I am not complaining. I have seen much that summer vacationers never see, because all my adult travel itineraries have been governed by what I needed to study: needed to for research; research for tenure and promotion, which sometimes took me, walking around cities, where tour groups did not go and allowed me (museums close early) to stop for as long as I wished to look at things.
But no one should say that the U. S. National Parks are for everyone. They were for The Bobbesey Twins and their friends. They are for those who can take cars a long way, for those who could take trains (while we had them), for those who do not need to stay at the cheapest chain motel. In Europe, on the other hand, I can spend all day on the grounds of Schönbrunn Palace free of charge (respecting the gardening and avoiding littering, of course) or even, as of the one time I did so, at Versailles. I think I could wander all over the glories of Switzerland, too. Of course, it may be necessary to charge admission to maintain the American parks, since Americans are exceedingly quick to call socialist anything that is publicly funded, but it is not true that ours belong to everyone and theirs don't!
And then there's the Religion thing. First, John Muir was not a Christian, any more than Emerson was. Second, strings of rhetorical questions on the order of Only God can Make a Tree, etc., etc. are asinine and offensive.
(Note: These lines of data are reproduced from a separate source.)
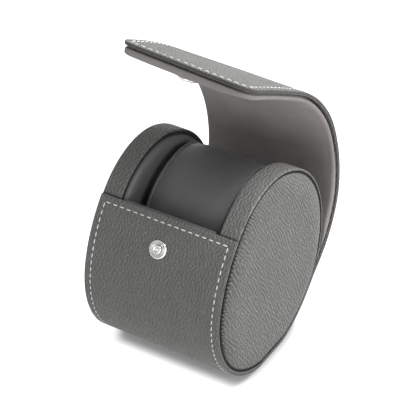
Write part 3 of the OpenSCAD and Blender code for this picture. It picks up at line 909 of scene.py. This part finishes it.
def stitch_tree(material):
    """Nodes that lay stitches along a line: one arched thread at each even step."""
    tree = bpy.data.node_groups.new("Stitch line", "GeometryNodeTree")
    face = tree.interface
    face.new_socket(name="Line", in_out="INPUT", socket_type="NodeSocketGeometry")
    lengths = (("Pitch", 0.003), ("Stitch length", 0.0023), ("Thread width", 0.0006), ("Rise", 0.00025))
    for name, default in lengths:
        made = face.new_socket(name=name, in_out="INPUT", socket_type="NodeSocketFloat")
        made.subtype, made.default_value, made.min_value = "DISTANCE", default, 0.0
    face.new_socket(name="Seed", in_out="INPUT", socket_type="NodeSocketInt").default_value = 0
    face.new_socket(name="Stitches", in_out="OUTPUT", socket_type="NodeSocketGeometry")
    n = Nodes(tree)
    start, end = n.node("NodeGroupInput").outputs, n.node("NodeGroupOutput")

    def carried(name, kind):
        """What the line's points carry under a name."""
        return n.fed("GeometryNodeInputNamedAttribute", {"Name": name}, data_type=kind)

    def varied(low, high):
        """A random vector for each stitch."""
        inputs = {0: low, 1: high, "Seed": start["Seed"]}
        return n.fed("FunctionNodeRandomValue", inputs, data_type="FLOAT_VECTOR")

    stretch = carried("stretch", "FLOAT")
    apart = n.maths("MULTIPLY", start["Pitch"], stretch)
    line = n.fed("GeometryNodeMeshToCurve", {0: start["Line"]})
    steps = n.fed("GeometryNodeResampleCurve", {"Curve": line, "Length": apart}, mode="LENGTH")

    # one stitch, along X, with its ends pushed into the leather
    half = n.maths("MULTIPLY", start["Stitch length"], 0.5)
    sink = n.maths("MULTIPLY", start["Thread width"], -0.35)
    lift = n.maths("MULTIPLY_ADD", start["Rise"], 2, sink)
    places = {
        "Start": {"X": n.maths("MULTIPLY", half, -1), "Z": sink},
        "Middle": {"Z": lift},
        "End": {"X": half, "Z": sink},
    }
    places = {key: n.fed("ShaderNodeCombineXYZ", value) for key, value in places.items()}
    arch = n.fed("GeometryNodeCurveQuadraticBezier", {"Resolution": 6, **places})
    taper = n.node("ShaderNodeFloatCurve")
    points = taper.mapping.curves[0].points
    points[0].location, points[1].location = (0, 0.55), (1, 0.55)
    points.new(0.2, 1.0)
    points.new(0.8, 1.0)
    taper.mapping.update()
    n.put(taper.inputs["Value"], n.node("GeometryNodeSplineParameter").outputs["Factor"])
    thin = n.fed("GeometryNodeSetCurveRadius", {"Curve": arch, "Radius": taper.outputs[0]})
    radius = n.maths("MULTIPLY", start["Thread width"], 0.5)
    inputs = {"Resolution": 8, "Radius": radius}
    ring = n.fed("GeometryNodeCurvePrimitiveCircle", inputs, mode="RADIUS")
    strand = n.node("GeometryNodeCurveToMesh")
    inputs = {"Curve": thin, "Profile Curve": ring, "Fill Caps": True, "Scale": taper.outputs[0]}
    for key, value in inputs.items():
        n.put(strand.inputs[key], value)

    # how each stitch is turned: X along the line, Z away from the leather
    inputs = {"Primary Axis": carried("away", "FLOAT_VECTOR")}
    inputs["Secondary Axis"] = n.node("GeometryNodeInputTangent").outputs[0]
    turned = n.fed("FunctionNodeAxesToRotation", inputs, primary_axis="Z", secondary_axis="X")
    wobble = n.fed("FunctionNodeEulerToRotation", {0: varied((-0.03, -0.02, -0.045), (0.03, 0.02, 0.045))})
    turned = n.fed("FunctionNodeRotateRotation", {0: turned, 1: wobble}, rotation_space="LOCAL")
    size = varied((0.94, 0.95, 0.9), (1.04, 1.05, 1.1))
    longer = n.fed("ShaderNodeCombineXYZ", {"X": stretch, "Y": 1, "Z": 1})
    size = n.fed("ShaderNodeVectorMath", {0: size, 1: longer}, operation="MULTIPLY")
    inputs = {"Points": steps, "Instance": strand.outputs[0], "Rotation": turned, "Scale": size}
    laid = n.fed("GeometryNodeInstanceOnPoints", inputs)
    real = n.fed("GeometryNodeRealizeInstances", {0: laid})
    n.put(end.inputs[0], n.fed("GeometryNodeSetMaterial", {"Geometry": real, "Material": material}))
    return tree


def set_inputs(modifier, values):
    """Sets a modifier's inputs, which are given by name."""
    for item in modifier.node_group.interface.items_tree:
        if item.item_type == "SOCKET" and item.in_out == "INPUT" and item.name in values:
            modifier[item.identifier] = values[item.name]


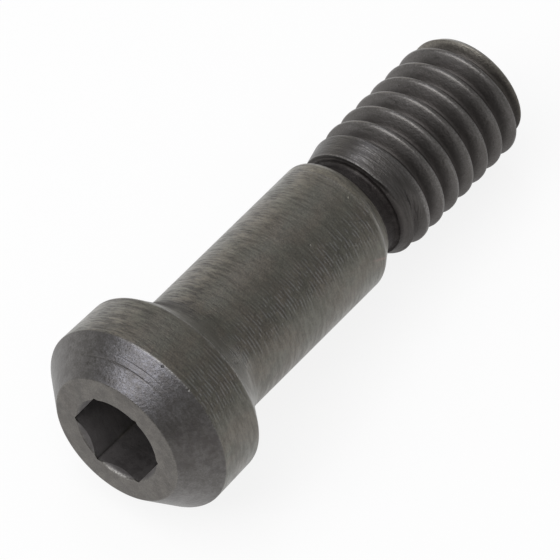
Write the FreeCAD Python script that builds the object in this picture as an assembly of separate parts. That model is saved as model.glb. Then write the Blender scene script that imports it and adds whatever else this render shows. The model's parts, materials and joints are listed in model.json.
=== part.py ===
import FreeCAD, Part
import math
import os

from FreeCAD import Placement, Rotation, Vector

# A clamp screw, turned from one bar of steel: a head with a cone at each side and a hexagon
# socket, a plain shank, an undercut and a right-hand thread. Sizes are in millimetres, angles in
# degrees. It is drawn upright first, with its face at z = 0 and its point upwards, and then laid
# on its side.

# Head
head_diameter = 6.0  # at the rear rim
head_front_diameter = 6.08
head_length = 2.5  # from the face to the rear rim
face_diameter = 4.16
front_cone_angle = 45.0  # between the cone and the axis
underside_angle = 45.0
neck_radius = 1.1  # where the underside runs into the shank

# Hexagon socket in the face
socket_across_flats = 2.5
socket_depth = 2.2
socket_floor_angle = 118.0  # whole angle of the drill's point
socket_mouth_margin = 0.135  # from a flat out to the edge of the countersink
socket_mouth_angle = 90.0  # whole angle of the countersink

# Shank, with a chamfer at its end that was turned off centre
shank_diameter = 4.0
shank_length = 6.75  # with its chamfer
shank_end_radius = 1.8
shank_chamfer_angle = 31.0  # between the chamfer and the axis
shank_chamfer_offset = 0.165  # from the screw's axis

# Undercut, the narrow groove between shank and thread
undercut_width = 0.6
undercut_margin = 0.07  # from the thread's root in to the undercut's floor
undercut_corner = 0.1  # radius in its two corners

# Thread, with its symmetric flanks
thread_diameter = 3.95
thread_pitch = 0.7
thread_length = 5.65  # from the undercut to the end face
thread_crest_flat = 0.12
thread_root_flat = 0.12
thread_flank_angle = 30.0  # from a flank to a plane across the axis
thread_start = 0.4  # from the undercut to where the groove begins to sink in
thread_start_turn = -20.0  # angle round the axis at which it begins
thread_run_in = 130.0  # angle over which it sinks to its full depth

# Tapered land on which the thread begins, and chamfered point
land_length = 0.8
land_depth = 0.18
point_length = 0.35
point_depth = 0.2

# How it lies: a corner of the socket is this far round from the top
lying_roll = 25.3

steps_per_turn = 24
overlap = 0.05  # how far a cutter reaches out of the bar


def tan(angle):
    return math.tan(math.radians(angle))


# Stations along the axis, from the face
head_radius = head_diameter / 2
shank_radius = shank_diameter / 2
thread_radius = thread_diameter / 2
thread_depth = (thread_pitch - thread_crest_flat - thread_root_flat) / 2 / tan(thread_flank_angle)
root_radius = thread_radius - thread_depth

front_cone_end = (head_front_diameter - face_diameter) / 2 / tan(front_cone_angle)
shank_begin = head_length + (head_radius - shank_radius) / tan(underside_angle)
undercut_begin = shank_begin + shank_length
undercut_end = undercut_begin + undercut_width
screw_length = undercut_end + thread_length


def turned_bar():
    """The whole screw as one turned profile, before the socket and the thread are cut."""
    undercut_radius = root_radius - undercut_margin
    outline = [
        (0, 0),
        (face_diameter / 2, 0),
        (head_front_diameter / 2, front_cone_end),
        (head_radius, head_length),
        (shank_radius, shank_begin),
        (shank_radius, undercut_begin),
        (undercut_radius, undercut_begin),
        (undercut_radius, undercut_end),
        (thread_radius - land_depth, undercut_end),
        (thread_radius, undercut_end + land_length),
        (thread_radius, screw_length - point_length),
        (thread_radius - point_depth, screw_length),
        (0, screw_length),
    ]
    points = [Vector(radius, 0, station) for radius, station in outline]
    profile = Part.Face(Part.makePolygon(points + points[:1]))
    bar = profile.revolve(Vector(0, 0, 0), Vector(0, 0, 1), 360)
    bar = bar.makeFillet(undercut_corner, circles(bar, undercut_radius, undercut_begin)
                         + circles(bar, undercut_radius, undercut_end))
    return bar.makeFillet(neck_radius, circles(bar, shank_radius, shank_begin))


def circles(bar, radius, station):
    """The round edges of the bar that have a radius and lie at a station."""
    rounds = [edge for edge in bar.Edges if isinstance(edge.Curve, Part.Circle)]
    return [edge for edge in rounds if abs(edge.Curve.Radius - radius) < 1e-6
            and abs(edge.Curve.Center.z - station) < 1e-6]


def shank_chamfer():
    """What is cut off the shank's end: a ring with a cone inside, set to one side of the axis."""
    reach = 1.0
    begin = Vector(0, -shank_chamfer_offset, undercut_begin - reach)
    wide_radius = shank_end_radius + reach * tan(shank_chamfer_angle)
    cone = Part.makeCone(wide_radius, shank_end_radius, reach, begin)
    return Part.makeCylinder(head_radius, reach, begin).cut(cone)


def hexagon_socket():
    """What is cut out of the face: a hexagon, the drill's cone below it and the countersink."""
    corner_radius = socket_across_flats / 2 / math.cos(math.radians(30))
    turns = [math.radians(60 * corner) for corner in range(7)]
    corners = [Vector(corner_radius * math.cos(turn), corner_radius * math.sin(turn), -overlap)
               for turn in turns]
    hexagon = Part.Face(Part.makePolygon(corners)).extrude(Vector(0, 0, socket_depth + overlap))

    drill_radius = socket_across_flats / 2
    drill_point = Part.makeCone(drill_radius, 0, drill_radius / tan(socket_floor_angle / 2),
                                Vector(0, 0, socket_depth))

    mouth_radius = drill_radius + socket_mouth_margin + overlap * tan(socket_mouth_angle / 2)
    countersink = Part.makeCone(mouth_radius, 0, mouth_radius / tan(socket_mouth_angle / 2),
                                Vector(0, 0, -overlap))
    return hexagon.fuse([drill_point, countersink])


def groove_turn(turn):
    """One turn of the helical groove: four helices joined by ruled faces, closed at both ends."""
    rise = thread_crest_flat / 4 / tan(thread_flank_angle)
    half_root = thread_root_flat / 2
    half_mouth = half_root + (thread_depth + rise) * tan(thread_flank_angle)
    section = [
        (0, -half_root),
        (thread_depth + rise, -half_mouth),
        (thread_depth + rise, half_mouth),
        (0, half_root),
    ]
    helices = [helix(height, offset, turn) for height, offset in section]
    neighbours = list(zip(helices, helices[1:] + helices[:1]))
    walls = [Part.makeRuledSurface(first, second) for first, second in neighbours]
    starts = [edge.valueAt(edge.FirstParameter) for edge in helices]
    finishes = [edge.valueAt(edge.LastParameter) for edge in helices]
    ends = [Part.Face(Part.makePolygon(corners + corners[:1])) for corners in (starts, finishes)]
    shell = Part.Shell(walls + ends)
    shell.sewShape()
    groove = Part.Solid(shell)
    if groove.Volume < 0:
        groove.reverse()
    return groove


def helix(height, offset, turn):
    """One edge of the groove: a corner of its section, carried once round the axis."""
    lift = thread_depth + overlap
    points = []
    for step in range(steps_per_turn + 1):
        turned = 360 * (turn + step / steps_per_turn)
        sunk = math.sin(math.radians(90 * min(turned / thread_run_in, 1)))
        radius = root_radius + height + lift * (1 - sunk)
        station = undercut_end + thread_start + offset + thread_pitch * turned / 360
        angle = math.radians(thread_start_turn + turned)
        points.append(Vector(radius * math.cos(angle), radius * math.sin(angle), station))
    curve = Part.BSplineCurve()
    curve.interpolate(points)
    return curve.toShape()


def threaded(bar):
    """Cuts the groove turn by turn, from its start on the land until it has left the point."""
    travel = screw_length + thread_pitch - undercut_end - thread_start
    for turn in range(math.ceil(travel / thread_pitch)):
        bar = bar.cut(groove_turn(turn))
    return bar


def lay_down(screw):
    """Turns the upright screw to where it rests: on its rear rim and on the thread's last crest."""
    last_crest = screw_length - point_length
    tilt = math.atan2(head_radius - thread_radius, last_crest - head_length)
    along = Vector(math.cos(tilt), 0, -math.sin(tilt))
    top = Vector(math.sin(tilt), 0, math.cos(tilt))
    side = along.cross(top)
    roll = math.radians(lying_roll)
    corner = top * math.cos(roll) + side * math.sin(roll)
    turn = Rotation(corner, along.cross(corner), along, "ZXY")

    low_end = -face_diameter / 2 * math.sin(tilt)
    high_end = screw_length * math.cos(tilt) + (thread_radius - point_depth) * math.sin(tilt)
    axis_height = head_length * math.sin(tilt) + head_radius * math.cos(tilt)
    laid = screw.copy()
    laid.Placement = Placement(Vector(-(low_end + high_end) / 2, 0, axis_height), turn)
    return laid


def clamp_screw():
    bar = turned_bar().cut([hexagon_socket(), shank_chamfer()])
    return lay_down(threaded(bar).Solids[0])


os.makedirs("parts", exist_ok=True)
shape = clamp_screw()
shape.exportStep("parts/clamp_screw.step")
print("clamp_screw valid", shape.isValid(), "volume", round(shape.Volume, 3),
      "box", [round(value, 3) for value in (shape.BoundBox.XMin, shape.BoundBox.XMax,
                                            shape.BoundBox.YMin, shape.BoundBox.YMax,
                                            shape.BoundBox.ZMin, shape.BoundBox.ZMax)])
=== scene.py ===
"""A clamp screw of blackened steel, lying on a pale floor as it comes to rest.

The screw is modelled upright in millimetres, with its face at height 0 and its point upwards, and
is laid in the frame at the end. Angles round its axis start at a corner of its socket.
"""
import json
import math
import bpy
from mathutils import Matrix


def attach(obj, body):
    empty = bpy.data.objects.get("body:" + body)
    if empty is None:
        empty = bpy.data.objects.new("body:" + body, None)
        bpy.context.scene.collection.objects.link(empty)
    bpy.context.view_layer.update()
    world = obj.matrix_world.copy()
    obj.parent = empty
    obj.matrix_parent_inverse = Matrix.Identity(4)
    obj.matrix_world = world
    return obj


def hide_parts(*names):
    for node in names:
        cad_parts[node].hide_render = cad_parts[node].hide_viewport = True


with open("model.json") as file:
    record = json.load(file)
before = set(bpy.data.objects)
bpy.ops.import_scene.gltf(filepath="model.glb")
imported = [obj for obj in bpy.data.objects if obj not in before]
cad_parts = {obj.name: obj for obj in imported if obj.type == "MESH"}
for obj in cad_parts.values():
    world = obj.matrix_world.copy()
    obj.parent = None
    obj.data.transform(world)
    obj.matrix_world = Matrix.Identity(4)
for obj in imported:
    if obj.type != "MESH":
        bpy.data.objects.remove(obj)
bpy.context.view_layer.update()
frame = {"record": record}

from types import SimpleNamespace

import bpy
from mathutils import Matrix, Vector

MM = 0.001
COLUMNS = 270  # vertices in each ring of the screw
EDGE_ANGLE = 28  # from which an edge stays sharp

# Head, from the face backwards
FACE_RADIUS = 2.08
HEAD_FRONT_RADIUS = 3.037
FRONT_CONE_END = 0.96
HEAD_RADIUS = 3.0
HEAD_END = 2.5
NECK = 3.5  # where the cone under the head meets the shank
NECK_CUT = 0.455  # how far the rounding reaches to either side

# Hexagon socket
SOCKET_FLATS = 2.5
SOCKET_DEPTH = 2.2
SOCKET_MOUTH_RADIUS = 1.385
DRILL_POINT_ANGLE = 118

# Shank, with an end chamfer that is off centre, and undercut
SHANK_RADIUS = 2.0
SHANK_END = 10.25
CHAMFER_ZONE = 9.35  # below the chamfer's lowest point
CHAMFER_END_RADIUS = 1.8
CHAMFER_SLOPE = math.tan(math.radians(31))
CHAMFER_OFFSET = 0.165  # from the screw's axis
UNDERCUT_RADIUS = 1.507
UNDERCUT_END = 10.85
WALL_FOOT = UNDERCUT_RADIUS + 0.13  # where its far wall begins

# The far wall leans back on one side
UNDERCUT_WIDENING = 0.3  # at most
LEAN_TURN = 5  # degrees before the corner at which the lean begins
LEAN_REACH = 0.35  # height over which it fades out

# Thread
SCREW_END = 16.498
THREAD_RADIUS = 1.975
PITCH = 0.7
CREST_FLAT = 0.12
ROOT_FLAT = 0.12
FLANK_SLOPE = 1 / math.tan(math.radians(30))
THREAD_DEPTH = (PITCH - CREST_FLAT - ROOT_FLAT) / 2 * FLANK_SLOPE
THREAD_START = UNDERCUT_END + 0.4
THREAD_START_TURN = -20
THREAD_RUN_IN = 100  # degrees over which the groove sinks in
THREAD_OFFSET = 0.05  # of the point from the screw's axis
CREST_ROUNDING = 0.07
ROOT_ROUNDING = 0.06
CUTTER_CLEARANCE = 0.05
LAND_LENGTH = 0.8
LAND_DEPTH = 0.18
LAND_FOOT = THREAD_RADIUS - LAND_DEPTH
POINT_LENGTH = 0.35
POINT_DEPTH = 0.2

# How it lies: a corner of the socket is this far round from the top
LYING_ROLL = 25.3


def laying_matrix():
    """From the upright screw, in millimetres, to where it lies, in metres."""
    mount = next(mount for mount in frame["record"]["mounts"] if mount["name"] == "hexagon_socket")
    along = -Vector(mount["axis"]).normalized()
    top = (Vector((0, 0, 1)) - along * along.z).normalized()
    roll = math.radians(LYING_ROLL)
    corner = top * math.cos(roll) + along.cross(top) * math.sin(roll)
    turn = Matrix((corner, along.cross(corner), along)).transposed().to_4x4()
    return Matrix.Translation(mount["pos_m"]) @ turn @ Matrix.Scale(MM, 4)


LAID = laying_matrix()


def edit(piece):
    """Goes into edit mode on one piece, with nothing of it selected."""
    bpy.ops.object.mode_set(mode="OBJECT")
    bpy.ops.object.select_all(action="DESELECT")
    piece.select_set(True)
    bpy.context.view_layer.objects.active = piece
    bpy.ops.object.mode_set(mode="EDIT")
    bpy.ops.mesh.select_mode(type="VERT")
    bpy.ops.mesh.select_all(action="DESELECT")


def choose(piece, parts, passes):
    """Selects those vertices or edges of a piece that pass a test, in edit mode."""
    edit(piece)
    bpy.ops.object.mode_set(mode="OBJECT")
    for part in getattr(piece.data, parts):
        part.select = passes(part)
    bpy.ops.object.mode_set(mode="EDIT")
    if parts == "edges":
        bpy.ops.mesh.select_mode(type="EDGE")


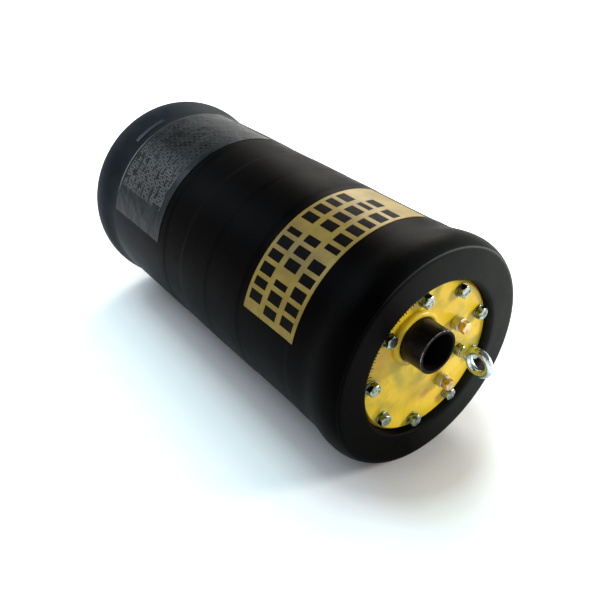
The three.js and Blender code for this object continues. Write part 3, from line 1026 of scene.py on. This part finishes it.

Persons who know what awe is don't talk like that. Those who know what awe is do not belittle the work of the architects of cathedrals any more than they belittle John Muir. All the way through the public schools, pious dimwit teachers drummed into us that we are small and Nature is great, harassing us brutally if we asked whether it isn't great to perceive the vastness of it all, never considering that "Nature" does not consider what the creatures capable of awe might really be. It was worse than a dentist who typically jams one's mouth full and then preaches about oral maintenance, repeating just what one has known all one's life. Third, there's the nation's worst painter, Bierstadt, who sold his work as Nature, even divine Nature, and in fact not only worked indoors and away from site but falsified the colors (those vile, lurid colors) and added gratuitous figures and copied his own pictures, serially, rather than going out to take another look. Sometimes he even used a photograph by one of his contemporaries rather than go outside at all. His painting has far less sense of light and space and natural form than any of the photographs, even the commercial stereoscope ones. Yet, sure enough, here's Mr. Burns' script, extolling Bierstadt. Besides, the documentary has this man named Cronon whose love affair with the camera and whose curious waving of his face and whose words spoil every sequence that he's in.
I have thought, I'll have a look at the book, or perhaps I'll get the DVDs and play them with the sound muted, even though I was delighted to be reminded of my favorite childhood Sunday School song:
This is my Father's world / And to my listening ears / All Nature sings and round me rings / The music of the spheres.
I hadn't heard that for more than half a century.